The first lever is the report-ready tenancy agreement. The single biggest reason landlords lose recovery cases is a weak paper trail: no clear arrears record, no consent clause, no evidence the tenant was given a fair chance to cure. A TA with the credit-reporting consent clause already inside — the lawful version of a consequence, not a public post — means that when a default happens, the path is documented and the tenant knew the outcome from signing day.
The second lever is a managed recovery path: a cure notice, verified default reporting to a licensed credit reporting agency where consent and process allow, and pursuit of settlement. The fee structure sits on what is actually recovered, not on promises. That is the SPEEDHOME-only layer this cluster's competitors cannot match — they can describe the law, but they cannot move a landlord from default to action in weeks instead of months. For landlords who want both the day-one protection (pre-screened tenants, stamped TA, clean paper trail) and the recovery backstop, the SPEEDHOME landlord services page sets out the full path.
FAQ
The police told me it's a civil matter — does that mean nobody will help me?
No. It means the police will not remove the tenant, because a tenancy dispute is civil, not criminal. The party who lawfully removes a non-paying tenant is the court bailiff, enforcing a court order you obtain through the civil courts. You start the process with a written demand and a court application; the bailiff finishes it.
Can I just lock the tenant out or disconnect water to force them out?
No. Locking the tenant out, disconnecting water or electricity, or removing their belongings is unlawful self-help under the Specific Relief Act 1950, regardless of how much rent is owed. The lawful route is a Writ of Possession enforced by the court bailiff. Self-help can expose you to a counterclaim from the tenant.

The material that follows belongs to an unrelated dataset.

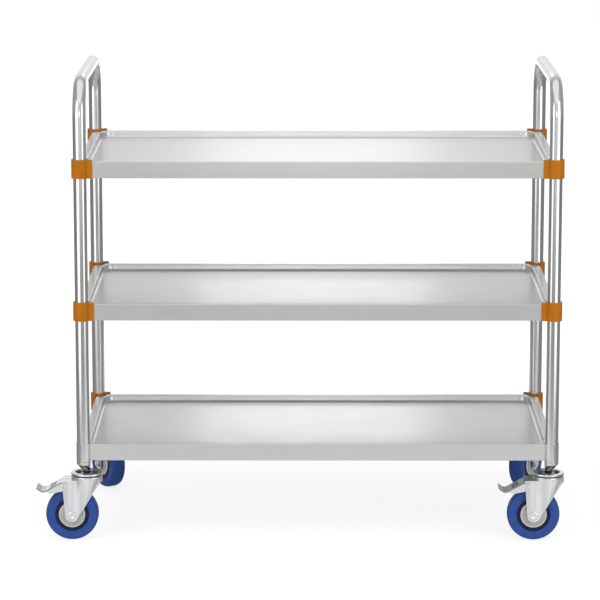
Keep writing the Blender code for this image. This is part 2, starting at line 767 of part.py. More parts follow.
# Wheel, made about the axle with the outer side towards -Y
def tyre_mesh():
    """The tread is a polygon whose flats lie at the wheel's radius, so the wheel stands on one."""
    tread = WHEEL_RADIUS / math.cos(math.pi / WHEEL_SIDES)
    bore = RIM_RADIUS + FIT_GAP
    seat = TYRE_HALF_WIDTH - RIM_INSET
    half = [
        (tread, TREAD_HALF_WIDTH),
        (tread - TYRE_SHOULDER, TYRE_HALF_WIDTH),
        (bore, seat),
    ]
    profile = half[::-1] + [(radius, -height) for radius, height in half]
    mesh = turned("tyre", profile, WHEEL_SIDES, ring=True)
    mesh.transform(Matrix.Rotation(math.pi / WHEEL_SIDES - math.pi / 2, 4, "Z"))
    return along_y(mesh)


def guard_seat():
    """Where a thread guard starts on the rim: its radius and its distance from the wheel's middle."""
    return RIM_RADIUS - RIM_DEPTH, TYRE_HALF_WIDTH - RIM_INSET


def wheel_centre_mesh():
    """Hub, web and rim, with a shallow rebate on each side that the thread guard sits in."""
    rim_inside, rim_side = guard_seat()
    half = [
        (AXLE_RADIUS + FIT_GAP, HUB_HALF_LENGTH),
        (HUB_RADIUS, HUB_HALF_LENGTH),
        (HUB_RADIUS, WEB_HALF_WIDTH),
        (rim_inside, WEB_HALF_WIDTH),
        (rim_inside, rim_side),
        (RIM_RADIUS, rim_side),
    ]
    profile = half + [(radius, -height) for radius, height in reversed(half)]
    return along_y(turned("wheel_centre", profile, HUB_SIDES, ring=True))


def guard_mesh():
    """A dished disc that covers the wheel's hub from the hub barrel out to the rim."""
    rim_inside, rim_side = guard_seat()
    outer = rim_inside + GUARD_OVERLAP
    inner = HUB_RADIUS + GUARD_SHEET / 2
    low = rim_side + FIT_GAP
    profile = [
        (inner, low + GUARD_DISH + GUARD_SHEET),
        (rim_inside, low + GUARD_SHEET),
        (outer, low),
        (rim_inside, low),
        (inner, low + GUARD_DISH),
    ]
    return along_y(turned("thread_guard", profile, GUARD_SIDES, ring=True))


def axle_mesh():
    """A bolt with a round dimpled head on the outer side and a nut on the other."""
    seat = FORK_HALF_WIDTH + FIT_GAP
    head = seat + AXLE_HEAD_HEIGHT
    profile = [
        (0, head - AXLE_DIMPLE_DEPTH),
        (AXLE_DIMPLE_RADIUS, head),
        (AXLE_HEAD_RADIUS, head),
        (AXLE_HEAD_RADIUS, seat),
        (AXLE_RADIUS, seat),
        (AXLE_RADIUS, -seat - NUT_HEIGHT - AXLE_HEAD_HEIGHT / 2),
        (0, -seat - NUT_HEIGHT - AXLE_HEAD_HEIGHT / 2),
    ]
    bolt = turned("axle", profile, PIN_SIDES)
    nut = cylinder("nut", NUT_RADIUS, -seat - NUT_HEIGHT, -seat, NUT_SIDES)
    return along_y(joined("axle", bolt, [("UNION", nut)]))


# Brake pedal, made about its hinge pin with the tread towards -X
def pedal_top_line():
    """The pedal's upper side in X and Z, from the ear over the knee and down the plate to the tip."""
    line = [(0, PEDAL_EAR_RADIUS), (-PEDAL_KNEE_REACH, PEDAL_KNEE_RISE)]
    down = PEDAL_PLATE_ANGLE
    toe_x = -PEDAL_KNEE_REACH - PEDAL_PLATE_LENGTH * math.cos(down)
    toe_z = PEDAL_KNEE_RISE - PEDAL_PLATE_LENGTH * math.sin(down)
    centre = (toe_x - PEDAL_CURL_RADIUS * math.sin(down), toe_z + PEDAL_CURL_RADIUS * math.cos(down))
    start = down - math.pi / 2
    curl = arc(centre, PEDAL_CURL_RADIUS, start, start - PEDAL_CURL_SWEEP, PEDAL_CURL_STEPS)
    line += curl
    tip_x, tip_z = curl[-1]
    end_x = tip_x - PEDAL_TIP_LENGTH * math.cos(PEDAL_TIP_ANGLE)
    end_z = tip_z + PEDAL_TIP_LENGTH * math.sin(PEDAL_TIP_ANGLE)
    line.append((end_x, end_z))
    return line


def offset_line(line, distance):
    """A line beside another, at the same distance all along; positive is to the left of its run."""
    shifted = []
    for i, point in enumerate(line):
        before = Vector(line[max(i - 1, 0)])
        after = Vector(line[min(i + 1, len(line) - 1)])
        here = Vector(point)
        runs = [run.normalized() for run in (here - before, after - here) if run.length > 0]
        normals = [Vector((-run.y, run.x)) for run in runs]
        middle = sum(normals, Vector((0, 0))).normalized()
        shifted.append(tuple(here + middle * distance / middle.dot(normals[0])))
    return shifted


def pedal_flange(top, side_y):
    """One side flange, from the ear round the pin to the toe; its upper edge runs inside the plate."""
    ear = arc((0, 0), PEDAL_EAR_RADIUS, -math.pi / 2, math.pi / 2, PEDAL_EAR_STEPS)
    toe = (-FLANGE_TOE_REACH, -FLANGE_TOE_DROP)
    front = (-FLANGE_FRONT_REACH, -FLANGE_FRONT_DROP)
    heel = (-FLANGE_HEEL_REACH, -FLANGE_HEEL_DROP)
    plate_middle = offset_line(top, PEDAL_SHEET / 2)[:3]
    mesh = side_prism("pedal_flange", [*ear[:-1], *plate_middle, front, toe, heel], PEDAL_SHEET / 2)
    return moved(mesh, (0, side_y * (PEDAL_HALF_WIDTH - PEDAL_SHEET / 2 - FIT_GAP), 0))


def pedal_mesh():
    top = pedal_top_line()
    under = offset_line(top, PEDAL_SHEET)
    plate = side_prism("pedal_plate", [*top, *reversed(under)], PEDAL_HALF_WIDTH)
    shoe_top = PEDAL_KNEE_RISE - PEDAL_SHEET / 2 - SHOE_REACH * math.sin(PEDAL_PLATE_ANGLE) / 2
    shoe_back = -SHOE_REACH - SHOE_THICKNESS / 2
    shoe_front = -SHOE_REACH + SHOE_THICKNESS / 2
    shoe_low = (shoe_back, -SHOE_HALF_WIDTH, -SHOE_DROP)
    shoe = block("shoe", shoe_low, (shoe_front, SHOE_HALF_WIDTH, shoe_top))
    reach = PEDAL_HALF_WIDTH + OVERRUN
    hole = along_y(cylinder("pin_hole", PEDAL_PIN_RADIUS + FIT_GAP, -reach, reach, PIN_SIDES))
    flanges = [("UNION", pedal_flange(top, side_y)) for side_y in (-1, 1)]
    steps = [*flanges, ("UNION", shoe), ("DIFFERENCE", hole)]
    near = (PEDAL_SIDE_SLOT_OUT, PEDAL_SIDE_SLOT_WIDTH)
    far = (-PEDAL_SIDE_SLOT_OUT, PEDAL_SIDE_SLOT_WIDTH)
    start = shoe_back - PEDAL_SHEET
    for out, width in ((0, PEDAL_SLOT_WIDTH), near, far):
        low = (start - PEDAL_SLOT_LENGTH, out - width / 2, -FLANGE_TOE_DROP)
        slot = block("pedal_slot", low, (start, out + width / 2, PEDAL_KNEE_RISE + OVERRUN))
        steps.append(("DIFFERENCE", slot))
    return joined("brake_pedal", plate, steps)


def build_casters(zinc, rubber, hub_plastic, guard_plastic, seal_rubber):
    head = head_mesh()
    seal = seal_mesh()
    plain_fork = fork_mesh(has_pedal=False)
    brake_fork = fork_mesh(has_pedal=True)
    tyre = tyre_mesh()
    centre = wheel_centre_mesh()
    guard = guard_mesh()
    axle = axle_mesh()
    pedal = pedal_mesh()
    pin_reach = FORK_HALF_WIDTH + PEDAL_PIN_RADIUS / 2
    pin = along_y(cylinder("pedal_pin", PEDAL_PIN_RADIUS, -pin_reach, pin_reach, PIN_SIDES))
    for (corner, side_x, side_y), turn in zip(CORNERS, CASTER_TURNS):
        place = (FRAME_X + side_x * (LEG_X - CASTER_INSET), side_y * LEG_Y, 0)
        place_piece(corner + "_caster_head", head, zinc, place)
        place_piece(corner + "_swivel_seal", seal, seal_rubber, place)
        swivel = new_empty(corner + "_swivel_axis", place, turn)
        brake = side_y < 0
        place_piece(corner + "_fork", brake_fork if brake else plain_fork, zinc, parent=swivel)
        wheel_place = (-WHEEL_TRAIL, 0, AXLE_Z)
        place_piece(corner + "_axle", axle, zinc, wheel_place, parent=swivel)
        wheel = new_empty(corner + "_wheel_axis", wheel_place, parent=swivel)
        place_piece(corner + "_tyre", tyre, rubber, parent=wheel)
        place_piece(corner + "_wheel_centre", centre, hub_plastic, parent=wheel)
        place_piece(corner + "_outer_thread_guard", guard, guard_plastic, parent=wheel)
        place_piece(corner + "_inner_thread_guard", guard, guard_plastic, turn=math.pi, parent=wheel)
        if brake:
            pin_place = (PEDAL_PIN_X, 0, PEDAL_PIN_Z)
            place_piece(corner + "_brake_pedal", pedal, zinc, pin_place, parent=swivel)
            place_piece(corner + "_pedal_pin", pin, zinc, pin_place, parent=swivel)


clear_scene()
trolley = new_collection("serving_trolley")
helpers = new_collection("cutters")

deck_steel = brushed_steel()
tube_steel = polished_steel()
build_hoops(tube_steel)
build_decks(deck_steel)
build_stiffeners(deck_steel)
build_brackets(orange_plastic())
build_sleeves(tube_steel)
build_sockets(tube_steel)
build_casters(zinc_steel(), blue_rubber(), navy_plastic(), grey_plastic(), black_rubber())
bpy.context.view_layer.update()
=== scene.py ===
"""The finish of a stainless steel serving trolley: three pressed decks, two end hoops, orange corner
brackets and four swivel casters, built over its jointed frame in metres, Z up."""

import json
import math

import bmesh
import bpy
from mathutils import Matrix, Vector

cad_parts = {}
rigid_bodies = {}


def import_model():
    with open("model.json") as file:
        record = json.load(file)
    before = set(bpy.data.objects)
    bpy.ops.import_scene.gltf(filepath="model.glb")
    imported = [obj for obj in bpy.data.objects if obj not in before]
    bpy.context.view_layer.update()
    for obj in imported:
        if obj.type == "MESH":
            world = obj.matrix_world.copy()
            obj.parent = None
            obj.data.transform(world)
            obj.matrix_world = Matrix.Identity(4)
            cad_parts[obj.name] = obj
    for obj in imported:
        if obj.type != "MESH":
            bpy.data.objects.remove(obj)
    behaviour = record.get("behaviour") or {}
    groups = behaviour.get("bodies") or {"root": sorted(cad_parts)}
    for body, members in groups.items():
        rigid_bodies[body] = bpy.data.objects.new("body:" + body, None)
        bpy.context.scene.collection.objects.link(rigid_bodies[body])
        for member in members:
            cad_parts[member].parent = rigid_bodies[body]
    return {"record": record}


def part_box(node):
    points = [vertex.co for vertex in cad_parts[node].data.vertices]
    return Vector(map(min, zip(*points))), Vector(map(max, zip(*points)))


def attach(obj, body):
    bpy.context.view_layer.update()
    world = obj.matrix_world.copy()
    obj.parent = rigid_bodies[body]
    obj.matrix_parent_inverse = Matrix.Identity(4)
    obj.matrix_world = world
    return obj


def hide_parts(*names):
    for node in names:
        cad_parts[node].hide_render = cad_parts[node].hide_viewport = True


bl_info = {
    "name": "Serving trolley",
    "version": (1, 0, 0),
    "blender": (4, 5, 0),
    "location": "3D View > Sidebar > Trolley",
    "description": "Builds a stainless steel serving trolley piece by piece over its frame",
    "category": "Object",
}

for startup_object in list(bpy.data.objects):
    bpy.data.objects.remove(startup_object, do_unlink=True)

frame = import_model()

CORNERS = (
    ("front_left", -1, -1),
    ("front_right", 1, -1),
    ("rear_left", -1, 1),
    ("rear_right", 1, 1),
)
LEVELS = ("top", "middle", "bottom")
SWIVEL_TURNS = {
    "front_left": 0.0,
    "front_right": 0.0,
    "rear_left": math.radians(120),
    "rear_right": math.radians(60),
}

# Clearances and weld
GAP = 0.0003
OVERRUN = 0.002
WELD = 0.000002


def middle_of(node):
    low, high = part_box(node)
    return (low + high) / 2


# What the frame fixes
HOOP_LOW, HOOP_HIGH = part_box("left_end_hoop")
RIGHT_HOOP_X = middle_of("right_end_hoop").x
LEFT_HOOP_X = middle_of("left_end_hoop").x
FRAME_X = (LEFT_HOOP_X + RIGHT_HOOP_X) / 2
LEG_X = (RIGHT_HOOP_X - LEFT_HOOP_X) / 2
TUBE_RADIUS = (HOOP_HIGH.x - HOOP_LOW.x) / 2
LEG_Y = HOOP_HIGH.y - TUBE_RADIUS
TUBE_FOOT_Z = HOOP_LOW.z
RAIL_Z = HOOP_HIGH.z - TUBE_RADIUS
LEDGE_Z = {level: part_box(level + "_deck")[1].z for level in LEVELS}
DECK_HALF_LENGTH = (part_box("top_deck")[1].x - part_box("top_deck")[0].x) / 2
DECK_HALF_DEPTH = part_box("top_deck")[1].y
APRON_HEIGHT = LEDGE_Z["top"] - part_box("top_deck")[0].z
CASTER_X = middle_of("front_right_caster_head").x - FRAME_X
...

Is there a tenancy tribunal I can go to instead of court?
No dedicated residential tenancy tribunal exists in Malaysia. A private tenancy dispute is decided by the ordinary civil courts. The Tribunal for Consumer Claims does not hear a residential tenancy deposit or possession dispute, because a tenancy is an interest in land. Claims up to RM5,000 can use the Magistrates' small-claims procedure.
What is the fastest lawful way to make a non-paying tenant leave?
Serve a written demand with a clear cure period first. If unpaid, terminate per the tenancy agreement's notice clause, then file for a Writ of Possession to recover the unit (and a Writ of Distress if you also want to pursue arrears). The bailiff enforces the order. Starting the paper trail the day payment is late is what keeps the timeline short.
Can I report the non-paying tenant to a credit agency to create a consequence?
There is no public register of bad tenants, and you cannot publish the tenant's details. With the tenant's written consent in the tenancy agreement, a verified rental default may be reported to a licensed credit reporting agency as a trade reference, after a proper cure notice. Individual landlords generally cannot furnish directly; it goes through a party authorised to do so.
Will the police at least stand by while the bailiff removes the tenant?
Yes, on request. When a court bailiff executes a Writ of Possession, the bailiff may request police presence to prevent a breach of the peace. That is the police assisting a court officer executing a court order — not the police doing the eviction. Arrange it through your lawyer and the bailiff, not by going to the police yourself.